Are there any kind of bands or genres that wouldn't work for Latitude?
"Well there aren't any rock or metal bands – it's just not that kind of festival – but sometimes, the more eccentric the band, the more chance they have of getting on the bill. Other than rock and metal, we'll look at anything."
What are your top tips for a band looking to land a festival gig?
"You have to be good! A booking agent can help, because I may be speaking to that agent about some of his or her bigger acts anyway, so research some agents who have an eclectic number of acts and try to sign up with them.
"I would probably give a band more time if their agent approached me, because there's really quite a small circle of agents and I know most of them. However, having a booking agent isn't imperative. [There is also a specific email address for bands who want to play Latitude]

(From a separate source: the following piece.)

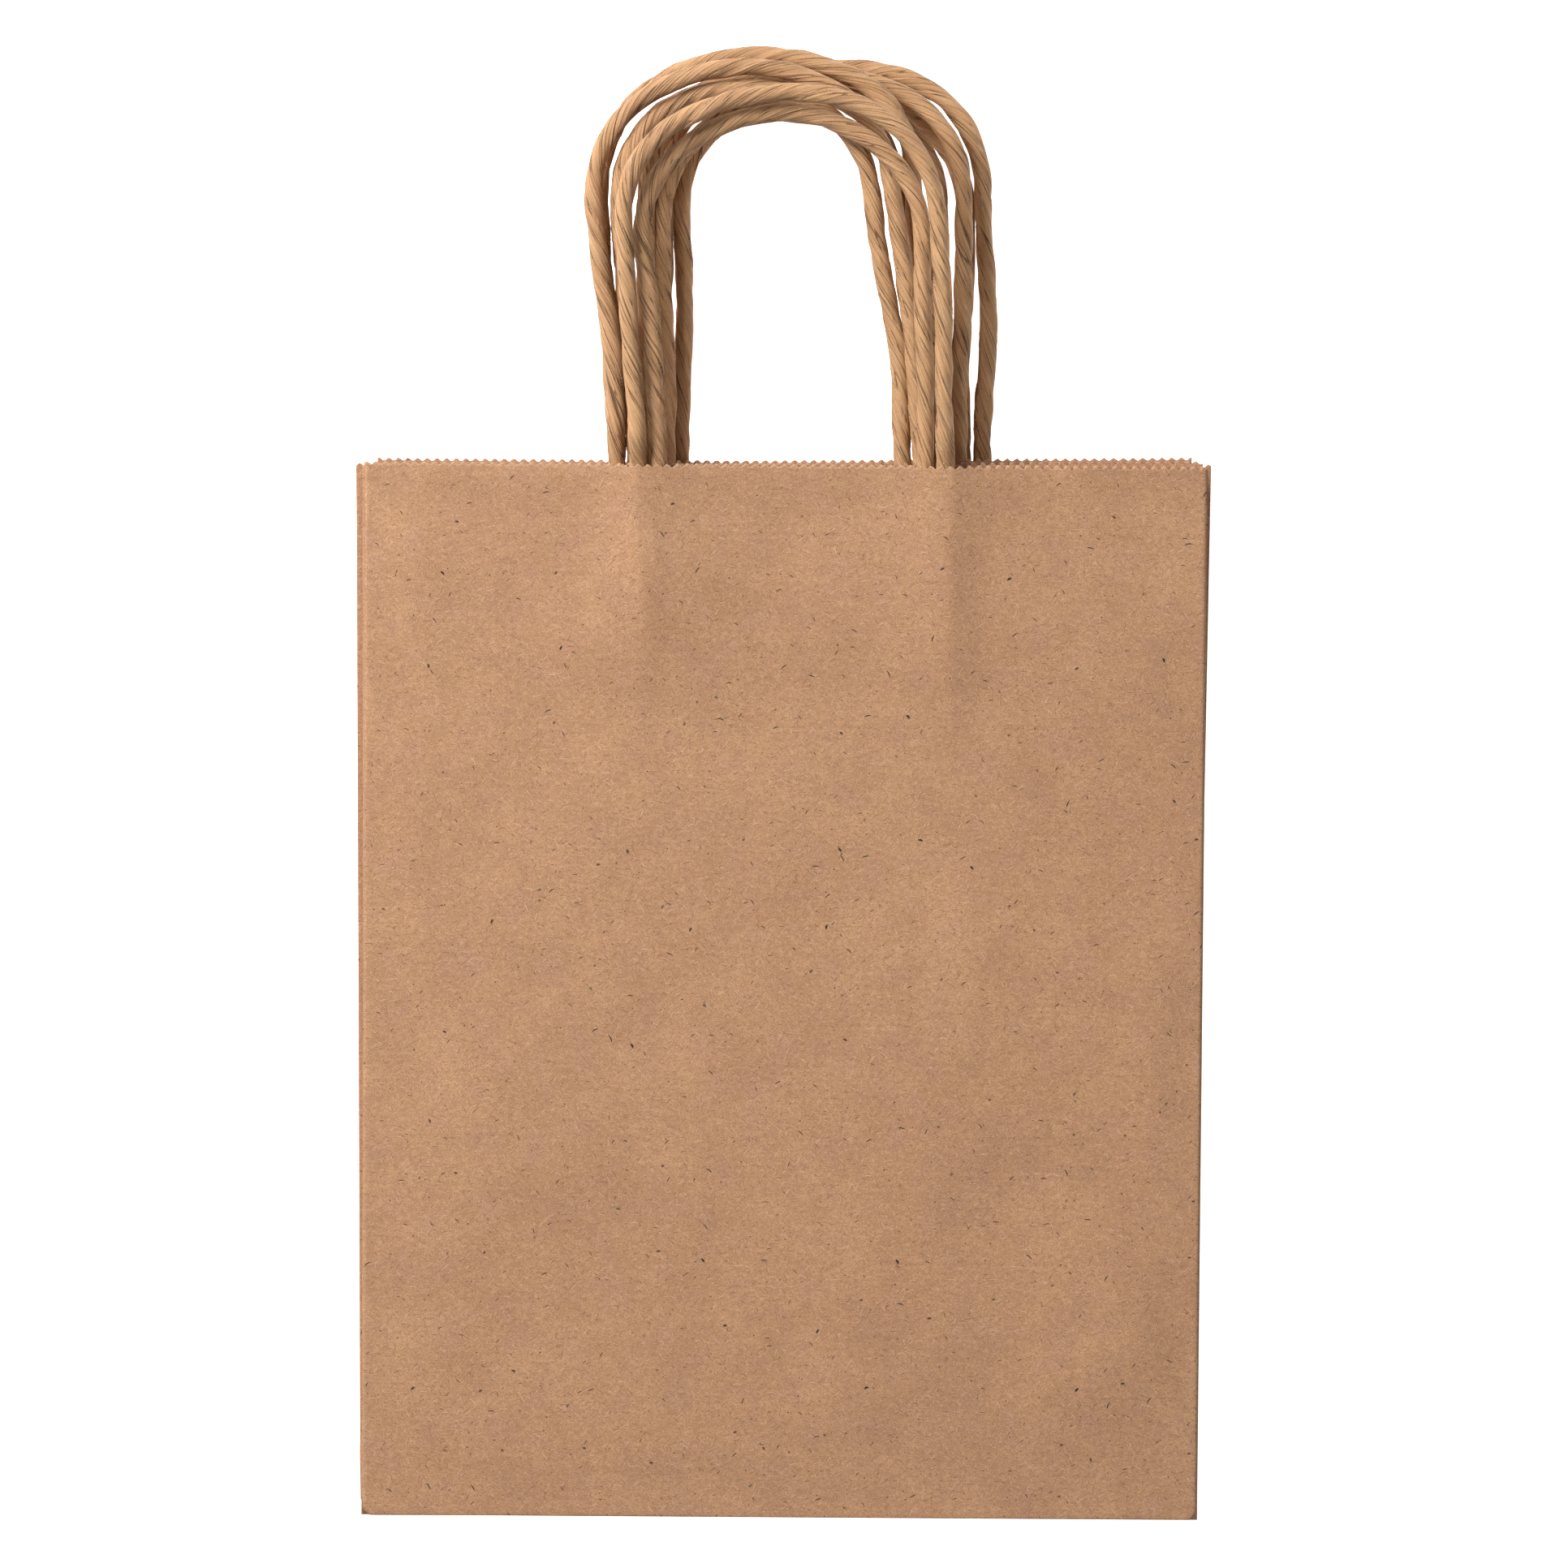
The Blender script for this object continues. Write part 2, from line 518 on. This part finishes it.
def cord_mesh(name, line, half_width, half_thick, material, matrix, seed):
    """A twisted paper cord along line, with its broad folds modelled, in a bag's own frame.

    half_width and half_thick are the section's half sizes at each point: across the bag and out of it.
    """
    rng = np.random.default_rng(seed)
    tangent = np.gradient(line, axis=0)
    tangent /= np.linalg.norm(tangent, axis=1, keepdims=True)
    up = np.array([0.0, 0.0, 1.0])
    side = np.cross(tangent, up)
    side /= np.linalg.norm(side, axis=1, keepdims=True)
    out = np.cross(side, tangent)
    away = np.concatenate([[0], np.cumsum(np.linalg.norm(np.diff(line, axis=0), axis=1))])
    angle = np.linspace(0, 2 * math.pi, CORD_SIDES, endpoint=False)
    pitch_change = 0.5 * Ripple(seed + 11, 90 * MM)(away)
    wound = angle[None, :] + 2 * math.pi * away[:, None] / TWIST_PITCH + pitch_change[:, None]
    swell = 1 + 0.035 * Ripple(seed + 5, 34 * MM)(away)[:, None]
    shape = np.zeros_like(wound)
    for lobes, depth in ((2, 0.05), (3, 0.032), (5, 0.02)):
        depth = depth * (1 + 0.6 * Ripple(seed + lobes, 26 * MM)(away))[:, None]
        shape += depth * np.cos(lobes * wound + rng.uniform(0, 2 * math.pi))
    for _ in range(6):
        at = rng.uniform(0, 2 * math.pi) + 0.45 * Ripple(int(rng.integers(1, 9999)), 34 * MM)(away)[:, None]
        gap = np.angle(np.exp(1j * (wound - at)))
        depth = 0.15 * smooth(0.35 + 0.9 * Ripple(int(rng.integers(1, 9999)), 22 * MM)(away))[:, None]
        shape += depth * np.where(gap > 0, 0.45 * np.exp(-gap / 0.5), -np.exp(gap / 0.16))
    round_share = (half_thick / CORD_R)[:, None]
    radius = (1 + shape * np.clip(round_share, 0.2, 1)) * swell
    x = np.sin(angle)[None, :] * radius * half_width[:, None]
    z = np.cos(angle)[None, :] * radius * half_thick[:, None]
    points = line[:, None, :] + side[:, None, :] * x[:, :, None] + out[:, None, :] * z[:, :, None]
    along = np.repeat(away[:, None], CORD_SIDES, axis=1)
    strand = np.stack([CORD_R * np.cos(wound), CORD_R * np.sin(wound), along], axis=2)
    rows = len(line)
    faces = [tuple(f) for f in grid_faces(rows, CORD_SIDES, 0, wrap=True)]
    caps = [points[0].mean(axis=0), points[-1].mean(axis=0)]
    total = rows * CORD_SIDES
    for k in range(CORD_SIDES):
        nxt = (k + 1) % CORD_SIDES
        faces.append((total, nxt, k))
        faces.append((total + 1, total - CORD_SIDES + k, total - CORD_SIDES + nxt))
    points = np.concatenate([points.reshape(-1, 3), caps])
    strand = np.concatenate([strand.reshape(-1, 3), [strand[0, 0], strand[-1, 0]]])
    obj = new_mesh(name, points, faces, material, {"strand": strand})
    obj.data.transform(matrix)
    return obj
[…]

"The one thing that puts me off is a really long email with loads of attachments and pictures. That's nice, but the reality is there aren't a lot of festival bookers in the country who have the time to wade through that. It's different for every booker, but for me it's a case of: keep it short, keep it simple, and let's hear the tunes. No long biographies!"
Finally, who would headline your dream Latitude festival?
"The Doors. It changes every day, but today it's The Doors."
Latitude festival runs from Thursday 14-Sunday 17 July. Visit the official Latitude site for more information. To book tickets go here, or call the UK festival credit card booking line on 0871 231 0846, or See Tickets on 0115 912 9000.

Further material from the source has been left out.